Bonakdari : Les inondations d’octobre 2024 à Valence illustrent l’impact croissant du changement climatique sur les événements météorologiques extrêmes, soulignant la tendance mondiale vers des inondations plus fréquentes et plus intenses à mesure que les températures de surface de la mer (SST) augmentent. Des SST plus chaudes dans l’Atlantique Nord ont accru l’humidité atmosphérique, entraînant des précipitations sans précédent alors qu’un système de basse pression chargé d’humidité est resté stationnaire sur la région. Le Canada fait face à des risques similaires, avec des SST côtières dans le Pacifique et l’Atlantique qui contribuent à une humidité accrue et à des tempêtes plus intenses. Les tendances climatiques au Canada, y compris l’augmentation des précipitations, des vagues de chaleur et la fréquence des incendies de forêt, reflètent les changements globaux observés à Valence.

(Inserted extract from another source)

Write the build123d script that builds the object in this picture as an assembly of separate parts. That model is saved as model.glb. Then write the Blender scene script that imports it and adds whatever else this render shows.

Les leçons clés pour le Canada incluent le renforcement de la résilience des infrastructures en modernisant les systèmes de drainage, en intégrant des infrastructures vertes et en améliorant les capacités de réponse d’urgence pour gérer des volumes de ruissellement plus élevés. Le développement de systèmes d’alerte précoce utilisant des données en temps réel issues de la surveillance par satellite peut améliorer la préparation, tandis que des pratiques d’utilisation durable des terres, telles que des restrictions de zonage dans les zones à haut risque, peuvent atténuer les impacts des inondations. Les inondations de Valence offrent des perspectives pour le Canada sur l’adaptation de la planification urbaine en intégrant des espaces verts et des zones tampons, en renforçant la résilience des écosystèmes par le reboisement et la restauration des zones humides, et en investissant dans des infrastructures adaptatives pour s’adapter à ces changements climatiques. L’événement de Valence souligne ainsi l’importance de la collaboration mondiale, de l’adaptation proactive et de la résilience des infrastructures pour relever le défi croissant des phénomènes météorologiques extrêmes induits par le climat.